Fig. 3 Perspective view perpendicular to a one dimensional channel of solvate 2. Acetone guest molecules are shown in space filling representation. |
Fig. 5 shows the hydrogen atoms of the guest protruding through the Connolly surface that maps the guest accessible volume of the infinite channel. This is an indication of a CH⋯π interaction between the chloroform hydrogen atom and the imidazole moiety of the ligand L. The distance between the carbon atom of the chloroform molecule and the centroid of the imidazole ring (2.59 Å) indicates the very close contact between these moieties.
Fig. 5 Perspective view perpendicular to a one dimensional channel of solvate 3. Chloroform guest molecules are shown in space filling representation. |
Although the guest volume increases from 72 Å3 for one chloroform molecule to 81 Å3 for a single benzene molecule, the solvent accessible volume calculated for solvates 3 and 4 are almost identical. While two molecules of chloroform occupy each cavity of the metallocycles in 3, only one benzene molecule occupies the corresponding space in 4. Therefore there is a relatively large amount of space available for the benzene guest molecules to orientate themselves within the one-dimensional channels and this may explain the disorder of the guest molecules. With reference to Fig. 6 and 7, benzene molecules are situated in the positions of the red molecules with a site occupancy of ca. 30% while the guest occupies the position of the green and orange molecules with occupancies of ca. 27 and ca. 13%, respectively. Note that the periodicity of the host in Fig. 7(C) and (D) is identical but there is a difference in the periodicity of the guest.

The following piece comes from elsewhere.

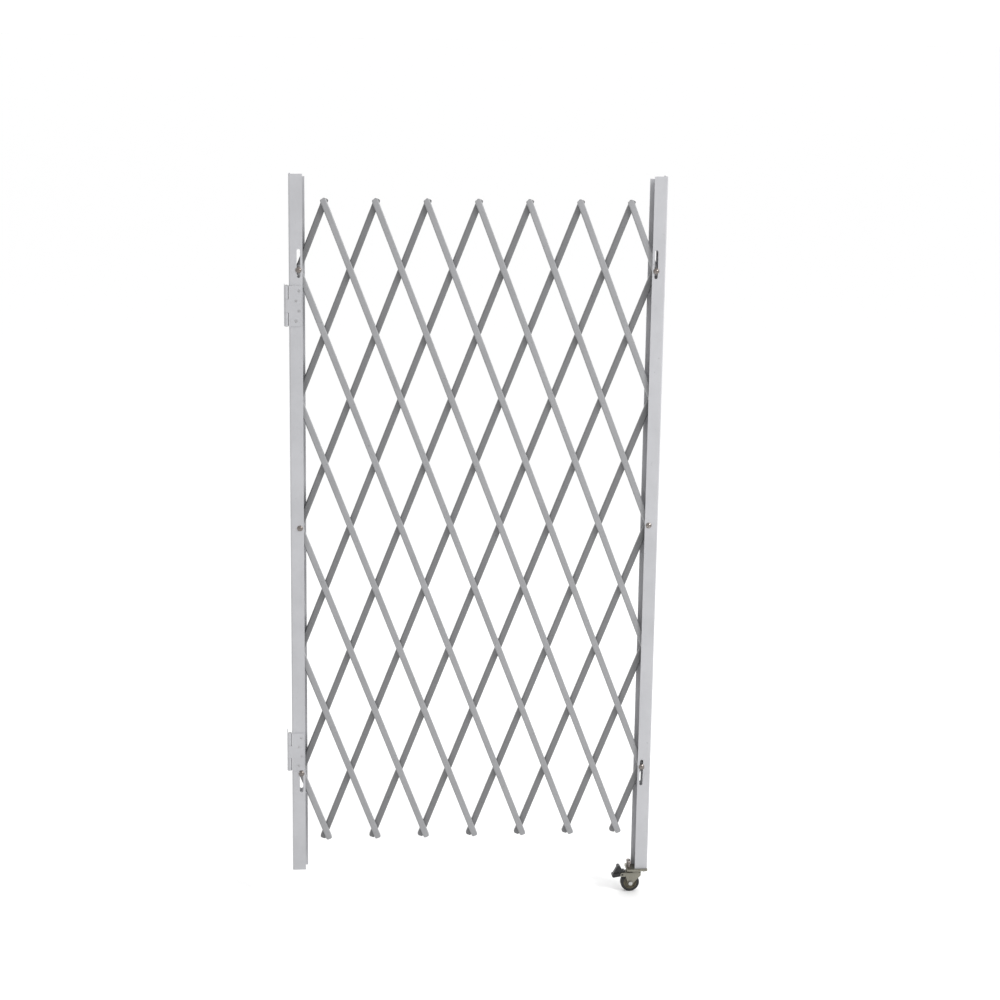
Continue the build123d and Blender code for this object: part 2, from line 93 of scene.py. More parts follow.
def share(text, value):
    """A plain factor between nought and one."""
    return FloatProperty(description=text, default=value, min=0, max=1, subtype="FACTOR")


def colour(text, value):
    """A finish's main colour."""
    return FloatVectorProperty(
        description=text, default=value, size=3, min=0, max=1, subtype="COLOR"
    )


class LatticeSizes(PropertyGroup):
    """Sizes of the scissor lattice."""

    pivot_pitch: length("Rivet to rivet along a bar", 0.1765)
    open_angle: angle("Bars from the vertical", 21.3)
    fold_angle: angle("Turn of each bar when folded", 18)
    columns: whole("Steps of the lattice across", 14, 2)
    rows: whole("Steps of the lattice down", 10, 2)
    upper_row: whole("Row of the upper slide bolts", 1)
    fixed_row: whole("Row of the fixed bolts", 5)
    lower_row: whole("Row of the lower slide bolts", 9)
    inset: length("Post's web to the pivots", 0.024)
    rise: length("Lower slide bolt above the leading post's foot", 0.2875)
    bar_width: length("Across a bar's web", 0.016)
    bar_depth: length("Web to the flanges' tips", 0.009)
    bar_wall: length("Sheet thickness", 0.0015)
    shoulder: length("Outer bend of a bar", 0.003)
    overhang: length("Bar beyond its last pivot", 0.012)
    foot_overhang: length("Bar beyond the lowest row", 0.024)
    end_corner: length("Rounding of a bar's ends", 0.005)
    layer_gap: length("Between the two layers of bars", 0.001)
    soften: length("Width of a bar's worn edges", 0.0003)
    rivet_radius: length("Shank of a rivet", 0.003)
    rivet_head: length("Radius of a rivet's head", 0.005)
    rivet_rise: length("Height of a rivet's head", 0.0016)


class PostSizes(PropertyGroup):
    """Sizes of the posts, their slots and bolts."""

    wall: length("Sheet thickness", 0.002)
    bend: length("Outer bend of a post", 0.004)
    front_flange: length("Reach of the front flange", 0.034)
    flange_drop: length("Rear flange below the post's top", 0.008)
    notch_inset: length("Bend to the start of the lowered flange", 0.001)
    soften: length("Width of a post's worn edges", 0.0003)
    slot_width: length("Across a slot", 0.0086)
    slot_play: length("Past the bolt when folded", 0.001)
    slot_back: length("Slot beyond the bolt, gate open", 0.020)
    slide_gap: length("Under the head of a sliding bolt", 0.0002)
    hole_play: length("Round a fixed bolt", 0.0001)
    bolt_radius: length("Shank of a post bolt", 0.004)
    bolt_chamfer: length("Tip of a post bolt", 0.0008)
    head_radius: length("Round head of a post bolt", 0.0075)
    head_rise: length("Height of the round head", 0.0045)
    nut_size: length("Across the flats", 0.013)
    nut_rise: length("Height of a nut", 0.005)
    spacer_radius: length("Sleeves inside the post", 0.0055)


class HingeSizes(PropertyGroup):
    """Sizes of the two butt hinges."""

    height: length("Along the pin", 0.102)
    reach: length("Pin's axis to a leaf's edge", 0.038)
    wall: length("Leaf thickness", 0.002)
    corner: length("Rounding of a leaf's corners", 0.004)
    soften: length("Width of a leaf's worn edges", 0.0002)
    barrel: length("Radius of the knuckles", 0.006)
    pin_tip: length("Radius of the pin's tips", 0.0045)
    tip_rise: length("Height of the pin's tips", 0.002)
    knuckle_gap: length("Between knuckles", 0.0003)
    knuckle_lap: length("Knuckle into its leaf", 0.001)
    leaf_gap: length("Leaf to the other leaf's knuckle", 0.0004)
    knuckles: whole("Knuckles of one hinge", 3, 2)
    screw_step: length("Between screws", 0.025)
    near_column: length("Pin to the nearer screws", 0.0235)
    far_column: length("Pin to the farther screws", 0.031)
    screw_head: length("Radius of a screw's head", 0.004)
    screw_radius: length("Shank of a screw", 0.0022)
    screw_length: length("Overall", 0.0055)
    screw_edge: length("Thickness of a head's rim", 0.00015)
    screw_tip: length("Length of the point", 0.001)
    screw_play: length("Round the shank", 0.0001)
    cross_reach: length("Middle of the recess to an arm's end", 0.0019)
    cross_half: length("Half of an arm's width", 0.0004)
    cross_depth: length("Depth of the recess", 0.0011)
    wall_hole: length("Radius of the wall screws' holes", 0.00275)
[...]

It is interesting to note that the toluene solvate deviates significantly from the overall trend of an increase in the solvent accessible volume with an increase in guest volume. Even though the van der Waals volume of toluene is the largest of the series of guest molecules, it has the smallest solvent accessible volume. Furthermore, ε in 6 is the largest of the deviations observed and the neighbouring metallocycles are stacked closest together, as is evident from the inter Ag⋯Ag distances. Despite the significant deviations in 6, there are no significant interactions between the host framework and the guest molecules.
When comparing the six solvates we find that the metallocyclic host frameworks are very similar. Upon closer inspection of the structural parameters it is evident that the host undergoes very subtle changes upon guest exchange. In the series of structures presented here, the volume of the guest molecule is gradually increased from 2–6 (67–99 Å3). A consequence of increasing the size of the guest molecule is that at some point the host:guest ratio has to decrease from 1:2 to 1:1 as observed by comparing the smaller, non-aromatic guests with the larger, aromatic guests. If we consider the aromatic- and non-aromatic guest molecules separately the intramolecular Ag⋯Ag distance displays a trend. There is an increase in this distance with an increase in the guest volume with the toluene solvate (6) being the exception. A similar observation is made when comparing the solvent accessible volume of the structures. It is interesting to note that the empty host structure has the largest void volume. It can be rationalised that the metallocycles of the apohost expand significantly since there is no guest to embrace. The other extreme is that the metallocycle collapses in on itself. Interestingly this may occur as a SC–SC transformation.7,9ε adjusts between 1 and 6 degrees while the intermolecular Ag⋯Ag distance changes only slightly (7.0–7.1 Å). η adjusts by as much as 8.5 degrees in 2. The largest values for η and θ are observed for 2 and 6, which can be rationalised since these are the solvates with the smallest and largest guests respectively in the series 2–6. The N–Ag–N angle ranges between 175.5° and 179.0° and deviates from linearity as the metallocycle adapts its shape to accommodate the guest. Further adjustments are observed in the corners of the metallocycles (the N–C–C angle ranges between 109.9° and 111.7°).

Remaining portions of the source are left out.